BOGOTA (Reuters) -A Colombian court on Tuesday struck down former President Alvaro Uribe’s convictions for fraud and bribery, in a case over alleged witness-tampering that resulted in a 12-year house arrest sentence for the influential right-wing politician earlier this year.

Uribe, who led Colombia’s executive from 2002 to 2010, was sentenced in early August, making him Colombia’s first-ever former president to be criminally convicted.

The three-magistrate panel ruled in a decision read by Magistrate Manuel Antonio Merchan that the evidence cited by the judge who sentenced Uribe was not sufficiently strong or legally valid to merit the conviction.

It was not immediately clear whether those classed as victims in the case would appeal the new ruling, which would take the case up to Colombia’s highest court and extend the 13-year-long legal saga.

“Bogota’s Supreme Tribunal is repeating history, contradicting the Supreme Court of Justice and affirming that a judicial interception carried out by a magistrate of the Supreme Court against a criminal, where the voice of Uribe appears, is private,” current President Gustavo Petro said on X.

“That’s how you hide the history of paramilitary governance in Colombia,” added Petro, who first rose to prominence as a senator by exposing links between paramilitaries and politicians.

Uribe has always maintained his innocence, calling the case a political persecution.

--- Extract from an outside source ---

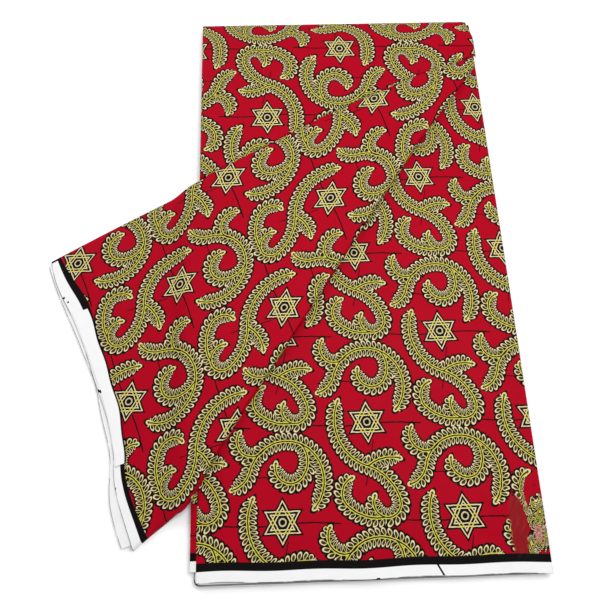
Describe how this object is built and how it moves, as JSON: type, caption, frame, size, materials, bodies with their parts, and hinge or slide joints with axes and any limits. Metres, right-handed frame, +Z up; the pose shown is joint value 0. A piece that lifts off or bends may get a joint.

The tribunal in August suspended immediate enforcement of the house arrest until this appeal was decided.

The case against the former president revolves around allegations he ordered a lawyer to bribe jailed paramilitaries to discredit claims he had ties to their organizations.

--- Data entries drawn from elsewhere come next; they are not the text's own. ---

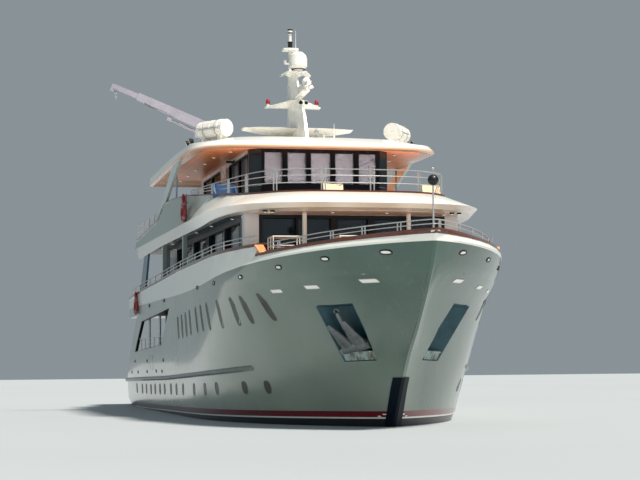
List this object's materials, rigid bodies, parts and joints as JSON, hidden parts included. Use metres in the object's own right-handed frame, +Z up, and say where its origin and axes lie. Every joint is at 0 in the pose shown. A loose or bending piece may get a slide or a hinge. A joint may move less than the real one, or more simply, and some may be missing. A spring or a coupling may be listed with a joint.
{
  "type": "motor yacht",
  "caption": "Displacement motor yacht with a raked bow, open stern terrace, glazed saloon, banded bridge deck, hardtop, winged mast, side crane, screws and rudders.",
  "frame": {"origin": "on the centreline at the waterline, amidships", "axes": "+X to the bow, +Y to port, +Z up"},
  "size_m": [38.46, 10.9784, 17.11],
  "materials": {
    "hull_white": "satin",
    "upper_white": "gloss",
    "bottom_paint": "matte",
    "navy": "satin",
    "teak": "matte",
    "cap_wood": "varnished",
    "steel": "polished",
    "glass": "tinted",
    "rubber": "matte",
    "bronze": "polished",
    "galvanised": "matte",
    "dome": "gloss"
  },
  "bodies": {
    "yacht": {"hull": "hull_white", "terrace_side_starboard": "hull_white", "terrace_side_port": "hull_white", "upper_deck_aft": "upper_white", "bulwark_bow": "hull_white", "bulwark_starboard": "hull_white", "bulwark_port": "hull_white", "cap_rail_starboard": "cap_wood", "cap_rail_port": "cap_wood", "cap_rail_bow": "cap_wood", "rub_rail_starboard": "rubber", "rub_rail_port": "rubber", "stem_guard": "navy", "swim_platform": "upper_white", "bow_rail": "steel", "side_rail_starboard": "steel", "side_rail_port": "steel", "stern_rail": "steel", "terrace_rail_starboard": "steel", "terrace_rail_port": "steel", "upper_teak": "teak", "saloon_walls": "upper_white", "saloon_glass": "glass", "bridge_band": "upper_white", "bridge_deck": "upper_white", "bridge_teak": "teak", "bridge_cap": "cap_wood", "bridge_rail_fore": "steel", "bridge_rail_aft": "steel", "fin_lower_starboard": "navy", "fin_lower_port": "navy", "fin_upper_starboard": "upper_white", "fin_upper_port": "upper_white", "wheelhouse_walls": "upper_white", "wheelhouse_glass": "glass", "helm_console": "cap_wood", "hardtop": "upper_white", "mast": "upper_white", "satcom_dome": "dome", "life_raft_starboard": "dome", "life_raft_port": "dome", "crane_base": "upper_white", "anchor_starboard": "galvanised"},
    "propeller_starboard": {"propeller_starboard": "bronze"},
    "propeller_port": {"propeller_port": "bronze"},
    "rudder_starboard": {"rudder_starboard": "bottom_paint"},
    "rudder_port": {"rudder_port": "bottom_paint"},
    "radar_scanner": {"radar_scanner": "dome"},
    "crane_head": {"crane_head": "upper_white"},
    "crane_boom": {"crane_boom": "upper_white"},
    "crane_cylinder": {"crane_cylinder": "upper_white"},
    "crane_rod": {"crane_rod": "steel"},
    "wheelhouse_door_starboard": {"wheelhouse_door_starboard": "cap_wood"},
    "wheelhouse_door_port": {"wheelhouse_door_port": "cap_wood"},
    "saloon_door_starboard": {"saloon_door_starboard": "glass"},
    "saloon_door_port": {"saloon_door_port": "glass"}
  },
  "joints": [
    {"name": "propeller_starboard_spin", "type": "hinge", "parent": "yacht", "child": "propeller_starboard", "pos_m": [-14, -1.75, -1.76], "axis": [0.9963, 0, 0.0857], "continuous": true},
    {"name": "propeller_port_spin", "type": "hinge", "parent": "yacht", "child": "propeller_port", "pos_m": [-14, 1.75, -1.76], "axis": [0.9963, 0, 0.0857], "continuous": true},
    {"name": "rudder_starboard_turn", "type": "hinge", "parent": "yacht", "child": "rudder_starboard", "pos_m": [-15.1, -1.75, -1], "axis": [0, 0, 1], "range_deg": [-35, 35]},
    {"name": "rudder_port_turn", "type": "hinge", "parent": "yacht", "child": "rudder_port", "pos_m": [-15.1, 1.75, -1], "axis": [0, 0, 1], "range_deg": [-35, 35]},
    {"name": "radar_spin", "type": "hinge", "parent": "yacht", "child": "radar_scanner", "pos_m": [3.02, 0, 11.95], "axis": [0, 0, 1], "continuous": true},
    {"name": "crane_slew", "type": "hinge", "parent": "yacht", "child": "crane_head", "pos_m": [-3, -2.7, 10.83], "axis": [0, 0, 1], "range_deg": [-80, 95]},
    {"name": "crane_luff", "type": "hinge", "parent": "crane_head", "child": "crane_boom", "pos_m": [-3, -2.7, 11.33], "axis": [-0.9928, 0.1197, 0], "range_deg": [-10, 35]},
    {"name": "crane_cylinder_swing", "type": "hinge", "parent": "crane_head", "child": "crane_cylinder", "pos_m": [-3.0407, -3.03755, 11.08], "axis": [-0.9928, 0.1197, 0], "range_deg": [-11, 38.5]},
    {"name": "crane_rod_slide", "type": "slide", "parent": "crane_cylinder", "child": "crane_rod", "axis": [-0.1089, -0.9034, 0.4147], "range_m": [-0.07, 0.24]},
    {"name": "wheelhouse_door_starboard_swing", "type": "hinge", "parent": "yacht", "child": "wheelhouse_door_starboard", "pos_m": [0.45, -2.5, 7.9], "axis": [0, 0, 1], "range_deg": [0, 95]},
    {"name": "wheelhouse_door_port_swing", "type": "hinge", "parent": "yacht", "child": "wheelhouse_door_port", "pos_m": [0.45, 2.5, 7.9], "axis": [0, 0, -1], "range_deg": [0, 95]},
    {"name": "saloon_door_starboard_slide", "type": "slide", "parent": "yacht", "child": "saloon_door_starboard", "axis": [0, -1, 0], "range_m": [0, 1.1]},
    {"name": "saloon_door_port_slide", "type": "slide", "parent": "yacht", "child": "saloon_door_port", "axis": [0, 1, 0], "range_m": [0, 1.1]}
  ],
  "couplings": [
    {"joint": "rudder_port_turn", "follows": "rudder_starboard_turn", "ratio": 1},
    {"joint": "crane_cylinder_swing", "follows": "crane_luff", "ratio": 1.09},
    {"joint": "crane_rod_slide", "follows": "crane_luff", "m_per_rad": 0.39}
  ]
}
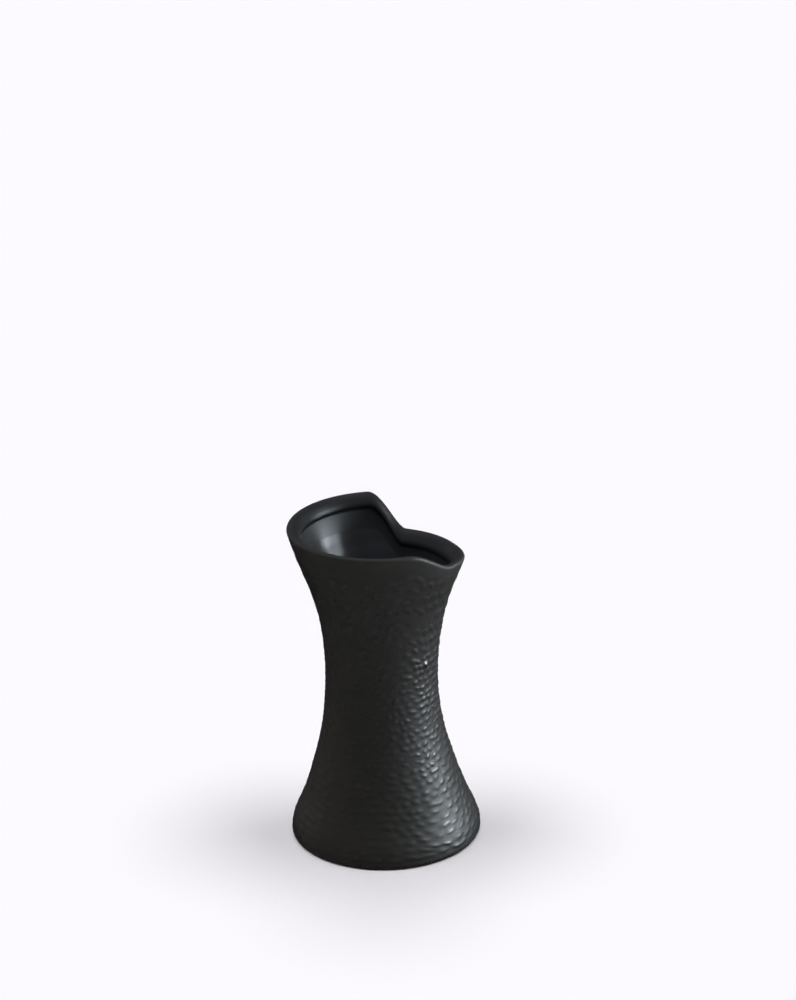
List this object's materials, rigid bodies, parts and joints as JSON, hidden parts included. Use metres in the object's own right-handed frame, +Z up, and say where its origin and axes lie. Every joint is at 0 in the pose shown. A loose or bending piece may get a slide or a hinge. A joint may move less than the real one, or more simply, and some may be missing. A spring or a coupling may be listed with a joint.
{
  "type": "stoneware vase",
  "caption": "Waisted stoneware vase with a wide foot, a textured wall, a flared open mouth and a rim that swoops low on one side.",
  "frame": {"origin": "centre of the face that the vase stands on, on the axis of the foot", "axes": "+Z up along the vase's axis; -Y is the front; the low stretch of the rim is on +X, round to the back"},
  "size_m": [0.1014, 0.1014, 0.175],
  "materials": {
    "bare_clay": "matte",
    "dry_black_glaze": "matte",
    "satin_black_glaze": "satin",
    "gloss_black_glaze": "gloss"
  },
  "bodies": {
    "root": {"foot_ring": "bare_clay", "floor_slab": "bare_clay", "corner_coil": "bare_clay", "wall": "bare_clay", "rim_lip": "bare_clay", "outer_glaze": "dry_black_glaze", "lip_glaze": "satin_black_glaze", "liner_glaze": "gloss_black_glaze"}
  },
  "joints": []
}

The paramilitaries, funded by cattle ranchers, landowners and merchants to protect themselves from leftist guerrillas, are estimated by a truth commission to be responsible for nearly half of more than 450,000 people killed in Colombia’s conflict between 1985 and 2018.

Uribe in 2012 accused leftist Senator Ivan Cepeda of manipulating jailed ex-paramilitary members to link him to the groups, but the Supreme Court found no wrongdoing by Cepeda and turned the tables, saying it was Uribe who had pressured witnesses.

Shortly after the initial guilty verdict, U.S. Secretary of State Marco Rubio said Uribe was a victim of the “weaponization” of Colombian judges, prompting Petro to call for respect for the independence of the judiciary.

Petro is feuding with the Trump administration, which has threatened tariffs against the South American nation over accusations of involvement in drug trafficking.

Trump earlier this year raised tariffs on Brazil over its conviction of political ally Jair Bolsonaro for plotting a coup.

The U.S. is Colombia’s top export destination.

Political campaigns will soon begin for next year’s presidential and legislative elections, in which several of Uribe’s allies will compete to succeed Petro, who cannot run again for president.